Developing within the Red Guard was a strong anti-student, anti-intellectual tendency because of members' past histories of hating and rejecting their former education. Due to the lack of struggle within the organization against this tendency, a lot of sincere people who could not read well or understand larger vocabulary let this develop into a rejection of any form of study or contact with more educated persons, which hurt the vital aspect of developing our theoretical understanding to push the organization forward.
An activity in which this anti-student, anti-intellectual tendency took its form in practice was a rally held to celebrate the May 4 Movement in China where students left the campuses to learn form the masses. This tendency was aggravated by the fact that these particular students were backward in their approach of presenting politics to the community. Through this rally we wanted to present more openly the politics of Socialist China, which had been silenced for so long. But in trying to do this, we met objection form the Asian students. The majority of these students were very fearful of advocating sympathy with the people's Republic of China and were out of touch with the realities of the community, underestimating the people's feelings of nationalism and patriotism. So, we went ahead anyway, and proceeded in presenting our politics in the rally.

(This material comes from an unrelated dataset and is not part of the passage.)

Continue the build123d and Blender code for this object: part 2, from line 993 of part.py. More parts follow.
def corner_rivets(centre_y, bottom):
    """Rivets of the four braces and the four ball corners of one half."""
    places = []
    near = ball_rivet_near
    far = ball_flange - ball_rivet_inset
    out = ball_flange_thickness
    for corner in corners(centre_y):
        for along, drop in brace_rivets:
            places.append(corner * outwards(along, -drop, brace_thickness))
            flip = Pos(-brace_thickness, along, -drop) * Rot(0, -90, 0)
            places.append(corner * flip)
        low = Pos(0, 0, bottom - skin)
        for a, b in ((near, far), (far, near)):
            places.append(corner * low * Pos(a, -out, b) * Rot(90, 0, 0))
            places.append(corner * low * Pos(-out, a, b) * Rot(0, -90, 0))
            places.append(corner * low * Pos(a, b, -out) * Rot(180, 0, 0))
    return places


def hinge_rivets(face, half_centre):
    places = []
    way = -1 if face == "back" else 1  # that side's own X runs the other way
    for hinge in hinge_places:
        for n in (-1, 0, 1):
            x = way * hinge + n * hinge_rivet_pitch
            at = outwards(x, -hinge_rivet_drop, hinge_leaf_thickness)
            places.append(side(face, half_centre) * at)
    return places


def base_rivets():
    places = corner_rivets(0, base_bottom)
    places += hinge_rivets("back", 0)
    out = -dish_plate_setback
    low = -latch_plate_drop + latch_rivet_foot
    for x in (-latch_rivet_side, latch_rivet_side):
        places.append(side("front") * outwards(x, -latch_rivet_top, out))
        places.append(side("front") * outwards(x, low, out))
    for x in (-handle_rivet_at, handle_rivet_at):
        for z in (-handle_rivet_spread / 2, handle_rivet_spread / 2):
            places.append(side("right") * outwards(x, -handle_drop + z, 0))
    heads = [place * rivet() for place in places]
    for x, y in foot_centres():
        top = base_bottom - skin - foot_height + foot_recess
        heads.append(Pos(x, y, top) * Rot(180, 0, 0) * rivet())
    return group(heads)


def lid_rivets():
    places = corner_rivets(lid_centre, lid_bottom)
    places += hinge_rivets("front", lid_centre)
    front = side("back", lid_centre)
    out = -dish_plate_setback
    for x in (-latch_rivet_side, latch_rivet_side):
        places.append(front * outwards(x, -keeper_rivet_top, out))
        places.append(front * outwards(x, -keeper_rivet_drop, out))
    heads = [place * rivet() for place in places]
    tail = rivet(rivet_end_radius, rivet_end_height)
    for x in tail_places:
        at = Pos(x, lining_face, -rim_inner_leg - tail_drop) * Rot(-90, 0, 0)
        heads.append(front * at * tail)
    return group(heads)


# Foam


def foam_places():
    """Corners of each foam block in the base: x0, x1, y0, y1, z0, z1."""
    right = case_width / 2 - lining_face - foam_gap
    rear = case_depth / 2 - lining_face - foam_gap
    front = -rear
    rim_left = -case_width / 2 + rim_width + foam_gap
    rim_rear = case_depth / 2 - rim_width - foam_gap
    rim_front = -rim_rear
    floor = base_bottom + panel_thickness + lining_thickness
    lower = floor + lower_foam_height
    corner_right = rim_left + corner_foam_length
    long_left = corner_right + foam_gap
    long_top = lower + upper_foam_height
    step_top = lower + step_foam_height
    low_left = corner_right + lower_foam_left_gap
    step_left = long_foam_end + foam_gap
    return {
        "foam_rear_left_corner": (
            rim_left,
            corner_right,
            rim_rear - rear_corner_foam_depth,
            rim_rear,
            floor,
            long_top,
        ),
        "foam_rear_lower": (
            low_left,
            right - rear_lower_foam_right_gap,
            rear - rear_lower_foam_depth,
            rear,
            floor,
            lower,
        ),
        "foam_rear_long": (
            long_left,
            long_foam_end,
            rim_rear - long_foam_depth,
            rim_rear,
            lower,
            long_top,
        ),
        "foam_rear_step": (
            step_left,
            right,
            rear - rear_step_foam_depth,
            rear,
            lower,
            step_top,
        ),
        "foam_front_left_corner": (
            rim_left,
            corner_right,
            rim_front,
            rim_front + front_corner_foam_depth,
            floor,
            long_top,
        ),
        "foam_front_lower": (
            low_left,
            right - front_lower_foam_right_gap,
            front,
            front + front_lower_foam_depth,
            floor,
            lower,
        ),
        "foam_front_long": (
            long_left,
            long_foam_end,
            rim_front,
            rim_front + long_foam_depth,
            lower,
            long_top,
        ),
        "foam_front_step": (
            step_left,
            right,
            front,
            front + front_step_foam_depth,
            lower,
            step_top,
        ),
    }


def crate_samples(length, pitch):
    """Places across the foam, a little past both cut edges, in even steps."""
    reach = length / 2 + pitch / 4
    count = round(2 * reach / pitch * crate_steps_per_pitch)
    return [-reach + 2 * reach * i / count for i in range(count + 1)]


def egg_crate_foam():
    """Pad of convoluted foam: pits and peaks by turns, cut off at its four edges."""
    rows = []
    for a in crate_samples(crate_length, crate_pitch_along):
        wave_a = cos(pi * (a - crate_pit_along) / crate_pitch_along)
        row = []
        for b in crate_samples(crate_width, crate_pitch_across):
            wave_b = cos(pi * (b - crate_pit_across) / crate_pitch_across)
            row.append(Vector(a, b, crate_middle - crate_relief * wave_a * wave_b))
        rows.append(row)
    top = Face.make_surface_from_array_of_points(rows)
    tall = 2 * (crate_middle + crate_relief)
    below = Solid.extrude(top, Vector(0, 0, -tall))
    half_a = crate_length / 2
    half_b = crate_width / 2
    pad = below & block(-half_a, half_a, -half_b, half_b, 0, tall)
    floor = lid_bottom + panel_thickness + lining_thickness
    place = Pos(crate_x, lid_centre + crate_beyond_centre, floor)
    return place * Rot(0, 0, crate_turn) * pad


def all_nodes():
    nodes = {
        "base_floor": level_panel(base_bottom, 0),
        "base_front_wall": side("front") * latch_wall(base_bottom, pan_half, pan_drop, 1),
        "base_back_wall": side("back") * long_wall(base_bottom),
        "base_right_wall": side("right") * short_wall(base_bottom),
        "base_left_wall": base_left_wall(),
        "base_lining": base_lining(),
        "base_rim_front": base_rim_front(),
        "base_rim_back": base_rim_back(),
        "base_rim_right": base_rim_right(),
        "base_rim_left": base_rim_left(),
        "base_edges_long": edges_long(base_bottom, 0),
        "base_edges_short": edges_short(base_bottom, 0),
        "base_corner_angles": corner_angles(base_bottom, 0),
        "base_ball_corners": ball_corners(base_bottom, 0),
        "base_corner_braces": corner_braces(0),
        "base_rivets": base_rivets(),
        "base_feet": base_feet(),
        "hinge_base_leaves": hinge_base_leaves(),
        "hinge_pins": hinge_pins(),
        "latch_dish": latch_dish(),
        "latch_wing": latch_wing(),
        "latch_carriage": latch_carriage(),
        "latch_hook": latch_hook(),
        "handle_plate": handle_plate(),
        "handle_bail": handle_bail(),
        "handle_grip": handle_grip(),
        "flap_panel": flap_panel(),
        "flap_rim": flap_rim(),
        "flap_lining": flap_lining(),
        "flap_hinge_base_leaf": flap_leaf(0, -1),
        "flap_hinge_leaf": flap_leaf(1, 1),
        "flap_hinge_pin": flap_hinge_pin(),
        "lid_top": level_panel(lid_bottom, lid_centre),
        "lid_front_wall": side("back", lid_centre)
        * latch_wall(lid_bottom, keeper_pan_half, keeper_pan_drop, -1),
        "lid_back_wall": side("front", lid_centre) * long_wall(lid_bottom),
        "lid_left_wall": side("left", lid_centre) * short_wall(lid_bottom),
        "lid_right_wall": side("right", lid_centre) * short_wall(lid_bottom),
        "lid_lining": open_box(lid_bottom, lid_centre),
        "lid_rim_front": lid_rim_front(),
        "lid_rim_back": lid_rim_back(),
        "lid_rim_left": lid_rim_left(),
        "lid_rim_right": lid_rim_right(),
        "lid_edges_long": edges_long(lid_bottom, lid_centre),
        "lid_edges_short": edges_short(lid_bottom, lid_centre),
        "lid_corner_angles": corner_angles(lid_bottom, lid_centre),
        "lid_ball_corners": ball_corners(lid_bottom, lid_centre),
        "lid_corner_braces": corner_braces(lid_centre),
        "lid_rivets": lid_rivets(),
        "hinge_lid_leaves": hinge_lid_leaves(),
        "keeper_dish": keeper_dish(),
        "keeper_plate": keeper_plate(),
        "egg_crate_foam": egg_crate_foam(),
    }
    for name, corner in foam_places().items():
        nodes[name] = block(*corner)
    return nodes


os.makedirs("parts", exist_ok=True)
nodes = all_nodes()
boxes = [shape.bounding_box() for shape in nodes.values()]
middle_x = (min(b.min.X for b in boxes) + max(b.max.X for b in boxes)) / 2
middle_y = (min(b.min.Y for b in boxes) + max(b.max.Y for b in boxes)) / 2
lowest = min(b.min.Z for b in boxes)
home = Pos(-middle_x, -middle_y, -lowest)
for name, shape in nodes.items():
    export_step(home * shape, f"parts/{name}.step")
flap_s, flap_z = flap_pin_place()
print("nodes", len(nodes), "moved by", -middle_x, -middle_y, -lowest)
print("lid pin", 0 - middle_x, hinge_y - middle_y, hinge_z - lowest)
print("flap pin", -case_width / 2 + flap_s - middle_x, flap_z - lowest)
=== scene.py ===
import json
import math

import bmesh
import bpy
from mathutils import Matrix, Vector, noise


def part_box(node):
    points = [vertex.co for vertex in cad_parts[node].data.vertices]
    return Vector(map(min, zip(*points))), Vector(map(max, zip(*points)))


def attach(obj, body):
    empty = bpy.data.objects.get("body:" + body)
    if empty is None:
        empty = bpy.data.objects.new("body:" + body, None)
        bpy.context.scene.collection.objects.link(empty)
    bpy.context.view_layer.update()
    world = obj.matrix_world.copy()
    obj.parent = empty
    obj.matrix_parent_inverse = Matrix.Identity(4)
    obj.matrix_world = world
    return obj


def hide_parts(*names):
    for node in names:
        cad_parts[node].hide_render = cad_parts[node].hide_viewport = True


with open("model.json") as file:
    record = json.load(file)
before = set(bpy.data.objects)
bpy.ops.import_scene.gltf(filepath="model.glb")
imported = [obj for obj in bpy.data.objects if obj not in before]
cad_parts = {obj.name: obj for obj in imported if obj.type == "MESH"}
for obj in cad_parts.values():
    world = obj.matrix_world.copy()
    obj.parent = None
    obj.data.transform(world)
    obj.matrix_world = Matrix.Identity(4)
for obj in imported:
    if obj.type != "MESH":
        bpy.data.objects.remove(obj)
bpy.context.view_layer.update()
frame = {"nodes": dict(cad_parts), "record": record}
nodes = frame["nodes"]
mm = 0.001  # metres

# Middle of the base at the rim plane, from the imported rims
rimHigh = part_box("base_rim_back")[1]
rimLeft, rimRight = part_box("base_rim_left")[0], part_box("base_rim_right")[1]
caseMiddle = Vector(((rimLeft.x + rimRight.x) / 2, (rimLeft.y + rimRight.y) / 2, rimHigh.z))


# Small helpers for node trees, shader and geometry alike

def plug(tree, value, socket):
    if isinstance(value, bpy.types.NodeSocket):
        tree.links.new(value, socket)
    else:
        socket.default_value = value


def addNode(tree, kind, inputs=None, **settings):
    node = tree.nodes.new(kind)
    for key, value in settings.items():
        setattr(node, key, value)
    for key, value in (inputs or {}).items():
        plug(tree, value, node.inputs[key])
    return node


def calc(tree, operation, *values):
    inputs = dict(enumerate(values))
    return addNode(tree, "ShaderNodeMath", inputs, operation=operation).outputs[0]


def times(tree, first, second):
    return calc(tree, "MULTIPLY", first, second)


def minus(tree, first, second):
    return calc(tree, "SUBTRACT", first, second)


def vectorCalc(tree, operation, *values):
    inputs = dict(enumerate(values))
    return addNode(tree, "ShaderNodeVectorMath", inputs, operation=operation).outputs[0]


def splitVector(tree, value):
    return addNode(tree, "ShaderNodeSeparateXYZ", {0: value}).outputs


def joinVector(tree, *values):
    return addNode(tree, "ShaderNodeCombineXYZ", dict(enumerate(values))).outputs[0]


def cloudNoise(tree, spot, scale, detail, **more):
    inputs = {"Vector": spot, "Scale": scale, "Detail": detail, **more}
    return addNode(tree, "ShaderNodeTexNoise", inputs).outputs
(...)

Although we found that the gathering in the park was very receptive to the out-front politics, it fostered and built up the harmful tendency of negating the importance of educating ourselves and uniting with students as an important part of our work
The Red Guard was subject to make many errors in our practice and in developing our political line. Two main reasons for this were 1) due to us being a very young organization lacking experience and participation in the mass movement, and 2) because we did not actively study or understand the importance of grasping Marxism-Leninism-Mao Tse-tung Thought to guide our overall political work. This weakness showed up in our ultra-military line - our incorrect analysis of the role of armed struggle. Armed struggle is the organized violence of the bourgeoisie - the State. In order to wage successful armed struggle, the support and participation of the masses has to be built step by step. However, the Red Guard leadership made their analysis based only on the street youth and not the broader masses of people and especially the working class. Also, the incorrect "theory" of Regis Debray of a foco (a small guerrilla band) which could subjectively create material conditions for a revolutionary war had its effect on the Red Guard leadership.

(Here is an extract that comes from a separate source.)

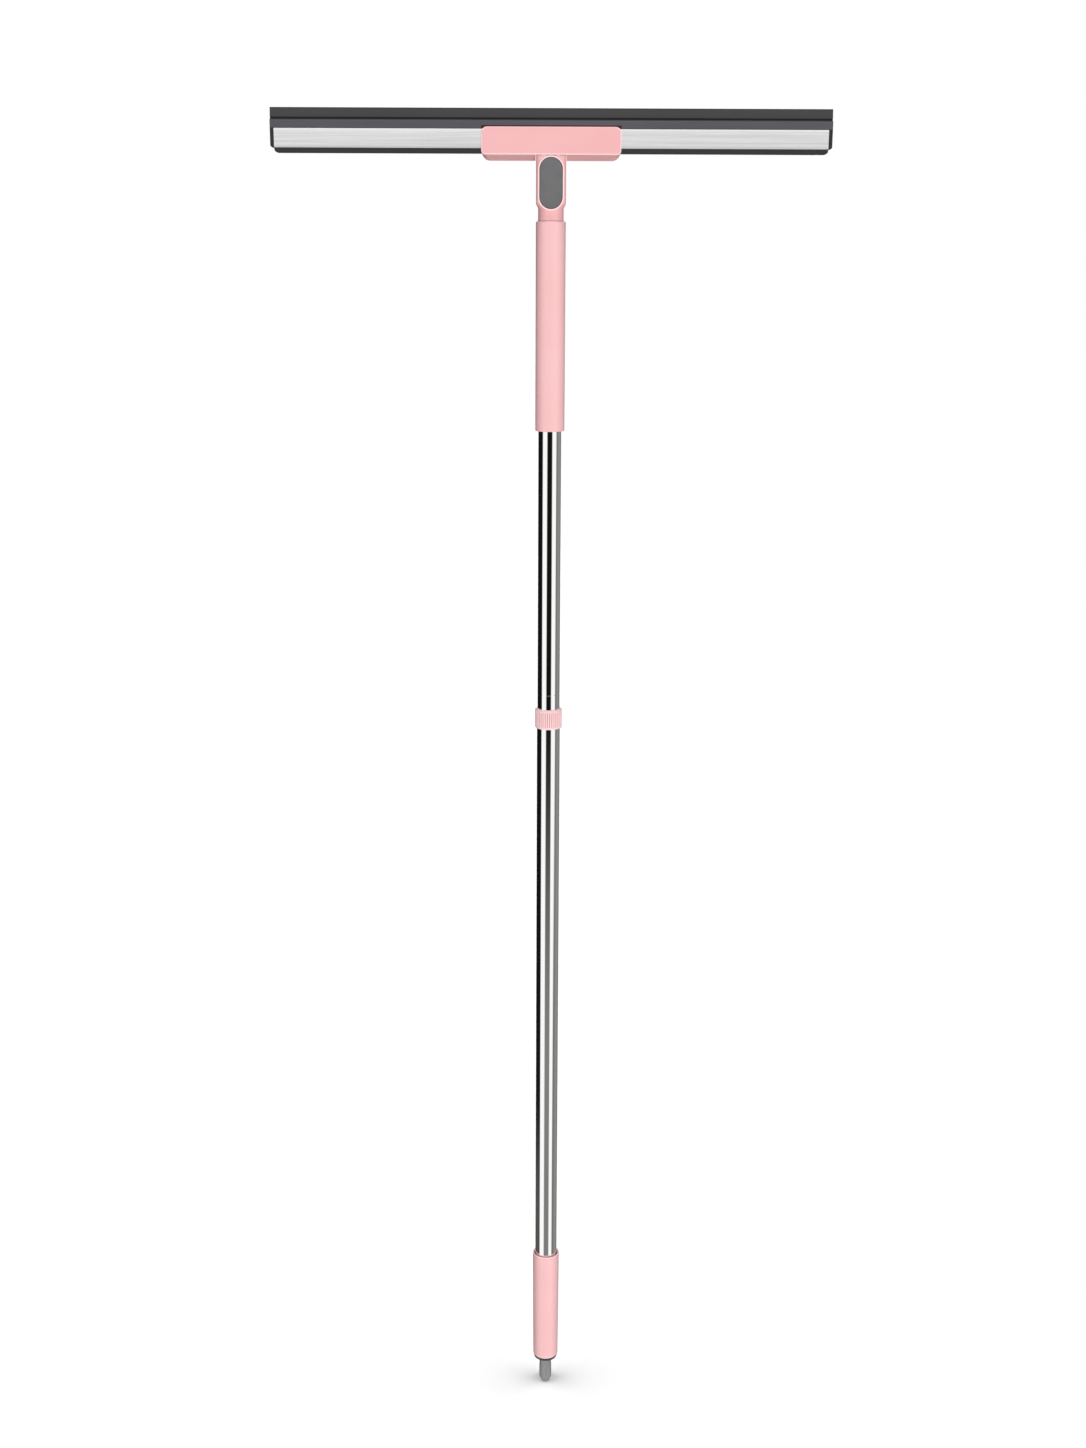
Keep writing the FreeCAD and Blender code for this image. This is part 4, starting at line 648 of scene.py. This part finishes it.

Because of this, the Red guard Party viewed themselves primarily as an army, rather than a political and ideological vanguard. Mass work was viewed only as a necessary attachment for building a military organization. Revolution was always armed struggle and hardly ever mass political struggle and ideological struggle. The gun, as a tool for liberation, was blown out of proportion to the point of building up a mystique around it. Violence was seen as the only worthwhile form of struggle. This was aggravated by the fact that we tried, through Leway, to do things within this society's channels and had never gotten the results in terms of improving the lives of people. Also, almost every step of the way in doing our work we were met by the violence of the police force against us. Thus, we felt that the only way was to arm ourselves and "off the pig", which ended up to be a very narrow and incorrect way of approaching socialist revolution.
One of the main weaknesses in the political line of the Red Guard was the failure to grasp the importance of organizing the working class. They are the class which is in sharpest contradiction with the monopoly capitalist class. They work to produce everything in this society but are denied the true benefits of their labor, and precisely because they are the major force in sustaining society, they are in the most powerful position to freeze capitalist society. In the American socialist revolution, the working class will be the most powerful, strategic class which will strike the death blow to U.S. Imperialism.

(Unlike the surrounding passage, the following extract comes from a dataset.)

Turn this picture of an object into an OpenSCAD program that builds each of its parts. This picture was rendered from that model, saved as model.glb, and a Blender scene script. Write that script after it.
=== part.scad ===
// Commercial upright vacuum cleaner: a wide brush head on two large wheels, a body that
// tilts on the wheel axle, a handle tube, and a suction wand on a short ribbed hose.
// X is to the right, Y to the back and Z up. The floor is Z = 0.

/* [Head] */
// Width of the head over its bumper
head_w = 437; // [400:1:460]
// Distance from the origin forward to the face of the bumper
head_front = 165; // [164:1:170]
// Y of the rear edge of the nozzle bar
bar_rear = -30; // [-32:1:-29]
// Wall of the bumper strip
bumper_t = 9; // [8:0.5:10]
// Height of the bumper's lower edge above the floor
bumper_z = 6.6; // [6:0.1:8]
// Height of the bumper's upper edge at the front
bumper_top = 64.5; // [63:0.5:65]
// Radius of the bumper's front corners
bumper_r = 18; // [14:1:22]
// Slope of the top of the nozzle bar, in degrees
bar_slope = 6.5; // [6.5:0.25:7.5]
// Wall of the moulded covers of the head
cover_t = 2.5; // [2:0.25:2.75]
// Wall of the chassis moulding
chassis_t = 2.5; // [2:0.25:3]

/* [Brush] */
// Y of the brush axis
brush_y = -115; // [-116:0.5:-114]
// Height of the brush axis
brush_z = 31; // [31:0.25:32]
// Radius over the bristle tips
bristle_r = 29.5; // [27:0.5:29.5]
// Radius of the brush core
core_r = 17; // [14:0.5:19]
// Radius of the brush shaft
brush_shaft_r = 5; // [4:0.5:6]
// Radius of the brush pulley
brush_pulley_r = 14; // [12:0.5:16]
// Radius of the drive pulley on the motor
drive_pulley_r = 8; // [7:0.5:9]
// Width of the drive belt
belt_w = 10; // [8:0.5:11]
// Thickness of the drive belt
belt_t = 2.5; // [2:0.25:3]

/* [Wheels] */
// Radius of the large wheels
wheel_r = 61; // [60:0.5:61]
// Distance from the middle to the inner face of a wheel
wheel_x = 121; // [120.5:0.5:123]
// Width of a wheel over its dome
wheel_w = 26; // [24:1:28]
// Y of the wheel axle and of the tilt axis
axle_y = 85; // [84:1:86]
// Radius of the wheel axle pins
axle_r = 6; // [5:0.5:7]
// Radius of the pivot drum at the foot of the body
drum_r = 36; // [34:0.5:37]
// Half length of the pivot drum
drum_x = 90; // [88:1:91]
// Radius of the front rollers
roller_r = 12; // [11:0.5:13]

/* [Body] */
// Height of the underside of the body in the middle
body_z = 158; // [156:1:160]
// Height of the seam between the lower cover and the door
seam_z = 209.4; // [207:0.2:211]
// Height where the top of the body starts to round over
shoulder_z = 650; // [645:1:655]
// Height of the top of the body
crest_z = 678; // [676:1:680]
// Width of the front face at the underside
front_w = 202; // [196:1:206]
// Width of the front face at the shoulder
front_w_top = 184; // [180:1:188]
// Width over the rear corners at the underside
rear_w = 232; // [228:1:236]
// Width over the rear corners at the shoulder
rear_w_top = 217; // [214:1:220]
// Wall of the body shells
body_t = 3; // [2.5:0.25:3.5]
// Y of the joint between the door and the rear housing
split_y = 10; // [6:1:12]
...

Due to the fact that we placed our primary emphasis on organizing the military aspects of preparing for revolution, we saw uniting with the workers as hoping to win their support for our military actions. In the future, without recognizing the importance of developing call-conscious revolutionary forces rooted deeply within the working class (i.e. union caucuses, workers' organizations, etc.).
Dissolution of the Red Guard
Building a revolutionary organization requires a continuing study of Marxism-Leninism-Mao Tse-tung Thought to develop clear overall guidance to the political practice and doing dedicated day-to-day mass work. The primary task of the Red Guard was to build a political army focused on all the technical aspects of military preparation, we neglected to do mass work to deepen our roots among the various sectors of the people and win their respect and confidence to the revolutionary cause. Therefore, the Red Guard Party did not develop and expand to incorporate the many ideas and active support of the Chinatown community. The masses of the people are the makers of world history and correct ideas only come from social practice, participation in the mass movement and interaction with society. Lacking this, there was no understanding of how to correctly move ahead.
Due to the lack of political clarity as a guide to work, we didn't know how to approach the task of building a strong, revolutionary political organization. Struggle within the organization as to the direction and political line did not occur, and many times the leadership would make decisions and rank and file members were left to carry out the task. We did not benefit from collective struggle and discussion which is vital in forging greater unity and understanding within the entire Red Guard to strengthen the organization.
These internal contradictions within the organization coupled with our incorrect political line, our way of approaching socialist revolution, stifled the organization's growth and development. With mounting contradictions that were not resolved, the Red Guard began to disintegrate.Concluding
After 20 years of silence in our community, an outcry was heard across the country of the need for revolutionary change in our community -- political force which attacked the exploitation of our labor, degradation, racism and wretched living conditions that the Chinese people have been forced to endure since we've set foot in this country. It called out to Chinese people to look towards the homeland:
1. to learn from China's struggle to overthrow oppression and exploitation of the people by imperialists and the corrupt KMT regime led by Chiang Kai-sek.
2. to understand and be proud of the accomplishments of 800 million Chinese people living in a Socialist Society under the leadership of Chairman Mao and the Chinese Communist Party.
The Red Guard put forth an image of Asians in revolutionary struggle, which smashed the passive and submissive stereotype which most Americans had. This image spread across the nation inspiring Asian Americans to struggle for revolutionary change, or replaced previous feelings of isolation with feelings of solidarity among Asian Americans who were doing political work in their own areas throughout the country.
In the history of the Red guard's existence we made many serious errors which led to its dissolution, but we also feel it contributed to the overall development of the American revolutionary movement.